Search code examples
dataframeamazon-s3pysparkaws-glueparquet

Glue dynamic frame is not populating from s3 bucket


I have a glue job that is not working because the dynamic frame is not populating from a parquet in s3.

I have pointed it directly to an object that has data in it, but the dynamic frame is still blank.

Example below

input_dyf = glueContext.create_dynamic_frame.from_options("s3", {
        "paths": ['s3://dev/.test/load_year=2023/load_month=2/load_day=22/.test.parquet'],
        "recurse": False,
        "groupFiles": "inPartition",
    },
    format = "parquet",
    transformation_ctx = "DataSource0"
)

I have similar glue jobs with all the same configurations (and bookmarks off), and this is the only one failing.


Solution

  • I've tested this on my end with a similar filename and path name. What I found was that the filename can't include a period (.) in it. The S3 path is fine to have a period in it, but the parquet file itself cannot.
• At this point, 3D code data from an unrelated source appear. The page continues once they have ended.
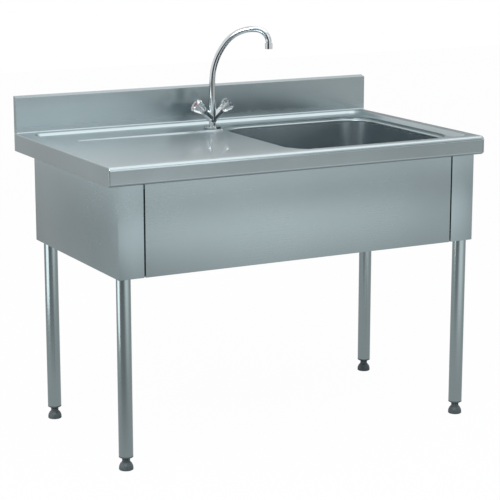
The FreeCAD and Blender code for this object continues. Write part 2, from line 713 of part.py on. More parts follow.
def make_backsplash_end(label, outer_x, side):
    """Plate that closes one end of the backsplash, inside its bent sheet."""
    body = new_body(label)
    face = backsplash_face + sheet_t
    wall = wall_face - sheet_t
    rise = dim("backsplash_rise") / dim("backsplash_thickness")
    drop = sheet_t + sheet_t * rise * rise + dim("weld_gap")
    top_front = backsplash_top - dim("backsplash_rise") + sheet_t * rise - drop
    top_rear = backsplash_top - sheet_t * rise - drop
    profile = new_sketch(body, label + "_profile", "YZ_Plane", outer_x)
    polygon(profile, [(face, rim_top), (wall_face, rim_top),
                      (wall_face, backsplash_top - dim("backsplash_lip")),
                      (wall, backsplash_top - dim("backsplash_lip")), (wall, top_rear),
                      (face, top_front)])
    extrude(body, "Pad", label + "_plate", profile, sheet_t, reverse=side > 0)
    return body


def bowl_form(body, name, grow, floor_radius):
    """Drafted bowl with a rounded floor, grown outwards by the sheet for its outside."""
    outline = new_sketch(body, name + "_outline", "XY_Plane", bowl_lip_foot)
    bowl_outline(outline, grow)
    extrude(body, "Pad", name, outline, bowl_lip_foot - bowl_floor + grow, reverse=True,
            taper=-dim("bowl_draft"))
    floor = bowl_floor - grow
    round_edges(body, name + "_floor", lambda e: lies_on(e, z=floor.value), floor_radius)
    seat = new_sketch(body, name + "_seat_outline", "XY_Plane", floor)
    wall_slope = Size(45, "45")
    circle(seat, bowl_x, bowl_y, dim("waste_recess_radius") + grow * tangent(wall_slope / 2))
    extrude(body, "Pad", name + "_seat", seat, dim("waste_recess_depth"), reverse=True,
            taper=-wall_slope)


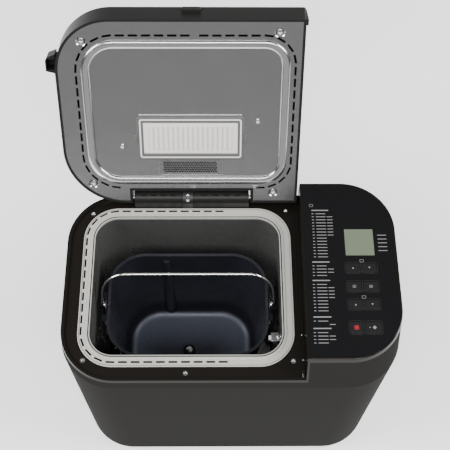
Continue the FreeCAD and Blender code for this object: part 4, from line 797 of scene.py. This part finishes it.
@dataclass
class PanDetails:
    """The bright turned edge of the pan's rim and the washers on its handle."""

    bench: Bench
    centre: tuple[float, float] = (-53.4, -1.5)
    half: tuple[float, float] = (101.0, 69.1)
    rim_reach: float = 2.2
    hub: tuple[float, float, float] = (-55.4, -14.5, 123.6)
    pivot_height: float = 264.5
    washer_inner: float = 106.0
    washer_outer: float = 107.6

    def build(self) -> None:
        """Turn the rim's edge and seat the handle's washers."""
        bench = self.bench
        x, y = self.centre
        half_x, half_y = self.half
        reach_x, reach_y = half_x + self.rim_reach, half_y + self.rim_reach
        rim = bench.hoop(x - reach_x, x + reach_x, y - reach_y, y + reach_y, 264.9, 0.7, 46.8, 1.5, ease=0.3)
        bench.finish(rim, "pan_rim_edge", "pan", "pan_coating")
        cap = bench.prism(*self.hub, 4.6, 1.2, 24, step=0.9, ease=0.4)
        bench.finish(cap, "blade_hub_cap", "blade", "bright_steel")
        for name, side in (("left", -1), ("right", 1)):
            start = (x + side * self.washer_inner, y, self.pivot_height)
            end = (x + side * self.washer_outer, y, self.pivot_height)
            washer = bench.tube(start, end, 4.2, 3.0)
            bench.finish(washer, f"handle_washer_{name}", "pan", "bright_steel")


@dataclass
class ChamberDetails:
    """The temperature sensor's light sleeve and its clip inside the chamber."""

    bench: Bench

    def build(self) -> None:
        """Sleeve the sensor and clip it to the wall."""
        bench = self.bench
        sleeve = bench.tube((61.5, -54.7, 285.0), (48.0, -54.7, 285.0), 3.1, 2.1)
        bench.finish(sleeve, "sensor_sleeve", "housing", "ivory_plastic")
        clip = bench.tile(50.5, 60.5, -60.2, -49.2, 288.4, 0.9, 1.2, ease=0.25)
        bench.finish(clip, "sensor_clip", "housing", "bright_steel")


@dataclass
class CasingDetails:
    """The blank rating plate under the base."""

    bench: Bench

    def build(self) -> None:
        """Fit the plate and the line round it."""
        bench = self.bench
        plate = bench.tile(-40.0, 30.0, -24.0, 24.0, 5.0, 0.5, 2.0, Side.DOWN, 0.15)
        bench.finish(plate, "rating_plate_blank", "housing", "bright_steel")
        line = bench.hoop(-38.0, 28.0, -22.0, 22.0, 4.5, 0.12, 1.5, 0.5, Side.DOWN)
        bench.finish(line, "rating_plate_line", "housing", "black_plastic")


# ---- studio -----------------------------------------------------------------------------------
@dataclass
class Studio:
    """The floor, the lamps and the camera."""

    eye: tuple[float, float, float] = (-0.01712, -0.42556, 1.32503)
    yaw: float = math.radians(1.263)
    pitch: float = math.radians(63.092)
    roll: float = math.radians(1.08)
    lens: float = 70.76
    sensor: float = 36.0
    floor_size: float = 12.0

    def camera(self) -> None:
        """Stand the camera above the front, looking down on the machine."""
        ahead = Vector((math.sin(self.yaw) * math.cos(self.pitch), math.cos(self.yaw) * math.cos(self.pitch),
                        -math.sin(self.pitch)))
        right = Vector((math.cos(self.yaw), -math.sin(self.yaw), 0.0))
        up = right.cross(ahead)
        turned_right = math.cos(self.roll) * right + math.sin(self.roll) * up
        turned_up = math.cos(self.roll) * up - math.sin(self.roll) * right
        data = bpy.data.cameras.new("camera")
        data.lens = self.lens
        data.sensor_width = self.sensor
        data.clip_end = 50.0
        camera = bpy.data.objects.new("camera", data)
        bpy.context.collection.objects.link(camera)
        turn = Matrix((turned_right, turned_up, -ahead)).transposed().to_4x4()
        camera.matrix_world = Matrix.Translation(Vector(self.eye) + CENTRE) @ turn
        bpy.context.scene.camera = camera

    def floor(self) -> None:
        """Lay a plain pale floor."""
        bpy.ops.object.select_all(action="DESELECT")
        bpy.ops.mesh.primitive_plane_add(size=self.floor_size, location=(0, 0, 0))
        floor = bpy.context.object
        floor.name = "floor"
        nodes = Nodes("floor_paper")
        nodes.set("Base Color", (0.92, 0.92, 0.92, 1.0))
        nodes.set("Roughness", 0.9)
        nodes.set("Emission Color", (1.0, 1.0, 1.0, 1.0))
        nodes.set("Emission Strength", 0.35)
        floor.data.materials.append(nodes.material)

    def lamp(self, name: str, place: tuple, aim: tuple, size: tuple, power: float) -> None:
        """Hang one rectangular lamp.

        Args:
            name: the lamp's name.
            place: where it hangs, from the machine's centre.
            aim: the point it shines at, from the machine's centre.
            size: its width and height.
            power: its power in watts.
        """
        data = bpy.data.lights.new(name, "AREA")
        data.shape = "RECTANGLE"
        data.size, data.size_y = size
        data.energy = power
        lamp = bpy.data.objects.new(name, data)
        bpy.context.collection.objects.link(lamp)
        lamp.location = Vector(place) + CENTRE
        direction = Vector(aim) - Vector(place)
        lamp.rotation_euler = direction.to_track_quat("-Z", "Y").to_euler()

    def light(self) -> None:
        """Light the machine softly from above, both sides and the front."""
        world = bpy.data.worlds.new("studio")
        world.use_nodes = True
        world.node_tree.nodes["Background"].inputs["Color"].default_value = (1, 1, 1, 1)
        world.node_tree.nodes["Background"].inputs["Strength"].default_value = 0.16
        bpy.context.scene.world = world
        self.lamp("front_top", (0.0, -1.6, 2.7), (0, 0, 0.2), (2.2, 1.2), 100)
        self.lamp("left_box", (-2.2, -0.2, 2.1), (0, 0, 0.2), (1.5, 1.5), 105)
        self.lamp("right_box", (2.2, -0.2, 2.1), (0, 0, 0.2), (1.5, 1.5), 105)
        self.lamp("front_card", (0.0, -3.0, 0.9), (0, 0, 0.4), (3.4, 1.8), 4)


def main() -> None:
    """Build the machine's pieces and the studio in order."""
    logging.basicConfig(level=logging.INFO, format="%(message)s")
    finisher = Finisher()
    finisher.dress_nodes()
    bench = Bench(finisher)
    for details in (PanelPrint, DeckDetails, LidDetails, PanDetails, ChamberDetails, CasingDetails):
        LOG.info("building %s", details.__name__)
        details(bench).build()
    LOG.info("%d pieces made", len(bench.made))
    studio = Studio()
    studio.floor()
    studio.light()
    studio.camera()


if __name__ == "__main__":
    main()
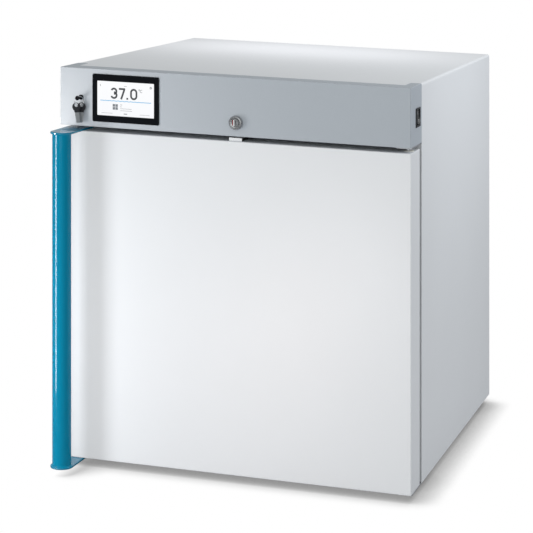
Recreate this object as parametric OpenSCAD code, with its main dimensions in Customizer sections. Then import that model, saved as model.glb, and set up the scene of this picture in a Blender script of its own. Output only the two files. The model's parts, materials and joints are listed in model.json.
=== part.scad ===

Working example:

    input_dyf = glueContext.create_dynamic_frame.from_options("s3", {
            "paths": ['s3://dev/.test/load_year=2023/load_month=2/load_day=22/test.parquet'],
            "recurse": False,
            "groupFiles": "inPartition",
        },
        format = "parquet",
        transformation_ctx = "DataSource0"
    )
    

    Removing the . from test.parquet seemed to solve this issue. Please test on your end and let me know.